Six weeks after the federal government promised to review convictions for homosexual activity, three prominent advocacy groups say they haven’t heard what the Liberals are doing.
Prime Minister Justin Trudeau’s spokesman told Daily Xtra on April 8, 2016, that more details are coming soon, yet couldn’t specify when. But the government now says the review is much wider than originally pledged.
On Feb 28, the government announced it would review cases of gay men convicted prior to 1969 on charges of gross indecency or buggery. The review would determine if a pardon is merited for each convicted man.
In an interview with Daily Xtra, Trudeau’s spokesman Cameron Ahmad specified on April 8 that the review would also look at removing Criminal Code section 159, which puts the age of consent for anal sex two years higher than the general consent age of 16 and forbids “if more than two persons take part or are present.”
Ahmad explained that the review will be broad, and would look at those situations for those dismissed from the public service and the military for homosexuality.
But the government couldn’t provide any further details, such as who would lead the review, any timeline or how many cases are involved.
“I just can’t get more specific at this time, but I understand that it’s a very important issue for Canadians,” Ahmad said, explaining that the review spans multiple departments. “It’s something the government takes very seriously.”
Gary Kinsman, a spokesman for the We Demand an Apology network, says he’s not sure the government has done anything since its original pledge. “It’s a very small step forward,” said Kinsman, a Laurentian University sociology professor. “It’s an opening and we need people to push it further.”
The group has been meeting with members of Parliament, and drafting a submission on how the government can go about issuing pardons.
The government’s announcement came after a Globe and Mail report about Everett Klippert, who was labelled a dangerous offender for consensual sex. On Feb 28, Trudeau’s office said he intended to seek a pardon for Klippert, who died in 1996, and review convictions under buggery and gross indecency laws before their 1969 abolition.
Kinsman wants the review to look at other convictions past that date. He has documented hundreds of gay men and lesbians convicted under other laws in his extensive book, The Canadian War on Queers.
That would require a case-by-case approach, Kinsman says, as some laws were used to prosecute genuine misconduct while others were used to lock up queer people. “Unless there is a clear sign of violence or abuse, it should be a blanket pardon.”

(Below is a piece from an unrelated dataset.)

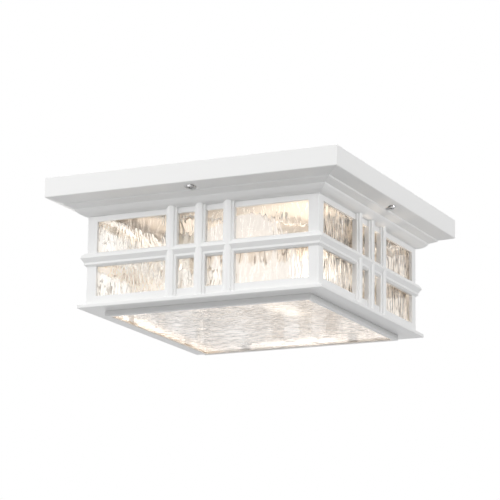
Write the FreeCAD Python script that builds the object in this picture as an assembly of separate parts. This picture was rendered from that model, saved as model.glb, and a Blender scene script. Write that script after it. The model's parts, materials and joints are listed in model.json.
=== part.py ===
import FreeCAD, Part
import math
import os

from FreeCAD import Vector

# Outdoor ceiling light: a square flush lantern with a stepped crown, beaded window bars and
# rippled glass. Millimetres, +Z up. The origin is the centre of the ceiling plane, and the
# light hangs below it. The front is the -Y side and the right is the +X side.

os.makedirs("parts", exist_ok=True)

# Overall sizes
light_width = 304.8
fascia_height = 19.5
crown_height = 15.2
body_width = 242.6
side_height = 86.9
flange_thickness = 3.6
lens_frame_drop = 5.3

# How far the crown's throat and the base stand in or out from the body and its screws
throat_margin = 13.3
flange_overhang = 6.1
lens_screw_margin = 3.55

# Clearances and overruns
seat_gap = 0.2
slide_gap = 0.3
thread_gap = 0.05
cut_overrun = 5.0
edge_softening = 0.5

# Crown casting, with its outline as shares of the crown's inset and height
cap_wall = 1.8
ledge_share = (0.428, 0.263)
first_lip_share = (0.450, 0.355)
band_share = (0.669, 0.553)
second_lip_share = (0.688, 0.651)
ovolo_middle_share = (0.817, 0.875)
crown_end_share = (1.0, 1.0)

# Cover screws, one at the middle of each side of the crown's ledge
cover_screw_inset = 8.0
spotface_radius = 6.0
spotface_depth = 1.5
cover_boss_radius = 5.4
cover_hole_radius = 2.3
cover_shank_radius = 1.95
cover_shank_length = 10.0
cover_head_radius = 3.7
cover_head_height = 2.7
recess_width = 1.0
recess_reach = 2.1
recess_depth = 1.4
head_edge_share = 0.45

# Ceiling pan
pan_gap = 0.8
pan_sheet = 1.2
pan_depth = 17.2
pan_corner_radius = 5.0
pan_collar_wall = 1.2
pan_collar_height = 4.0
wire_hole_radius = 8.0

# Mounting strap, with slots for the screws of an outlet box
strap_length = 112.0
strap_width = 20.0
strap_thickness = 1.5
box_screw_spacing = 88.9
box_slot_length = 14.0
box_slot_radius = 2.4
strap_centre_hole_radius = 5.2
stud_spacing = 57.2
stud_radius = 2.0
stud_reach = 5.0
cap_nut_radius = 4.6
cap_nut_hex_height = 3.4
cap_nut_dome_height = 3.4
cap_nut_floor = 1.6
ground_screw_x = 15.0
ground_head_radius = 3.6
ground_head_height = 1.8
ground_shank_radius = 1.7

# Side frames: corner posts, rails, belt moulding and beaded window bars
frame_thickness = 3.0
post_width = 10.5
top_rail_height = 5.3
bottom_rail_height = 8.5
belt_top_drop = 35.8
belt_height = 13.8
bar_spacing = 30.0
bars_per_side = 3
bar_width = 11.6
bead_width = 6.8
bead_projection = 4.7
bar_cope = 2.0
post_softening = 0.6
fillet_projection = 2.1
fillet_round_share = 0.25
bead_shoulder_share = 0.76
belt_nose_share = 0.40
belt_swell_share = (0.15, 0.64)
belt_step_share = 0.71
belt_fillet_end_share = 0.86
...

Other groups say they have a bit more patience, like Egale Canada, which wrote to Trudeau on March 1.
“We haven’t heard back yet, but it’s only been a few weeks,” says executive director Helen Kennedy. She hopes to hear more soon, but says moving the review too fast could risk leaving people out. “What we need to do is reach out and get as many people as possible.”
The Canadian Centre for Gender and Sexual Diversity has also written multiple letters to the government since its election last October. “I’m cautiously optimistic that the government recognizes this is a priority,” says community director Jeremy Dias. “I’m definitely pushing really, really hard.”
The NDP’s LGBT issues critic says the government hasn’t acted on its pledges to the community. MP Randall Garrison says Canadians want action, from a law to put trans people in human rights codes to revisiting “these archaic criminal convictions (for which) most of these people are quite elderly and time is of the essence.”
The review will revisit the military’s dismissals of Canadians who identified as gender or sexual minorities — but the government hasn’t specified how. In March, the defence minister said a blanket apology was being “considered.”
Military officials say that those deemed to have had a “sexual abnormality or homosexuality” were “honourably released” by the military, and thus were eligible for benefits. But others were simply terminated after being charged with a sexually related offence. The military doesn’t know how many people it fired for being gay, and how many pre-emptively quit.
That has critics like Garrison calling for a review of service records.
“Many had served a long time, and if you review for an honourable discharge you get them the benefits they are entitled to,” Garrison says.
Kinsman hopes that Toronto’s Pride committee, which invited Trudeau to march in the July 3 parade, will make his participation conditional upon some sort of tangible progress.
“There are still people around fighting for their lives, and it’s important they be supported and recognized,” Kinsman says. “People need to step things up, in terms of putting pressure on the government.”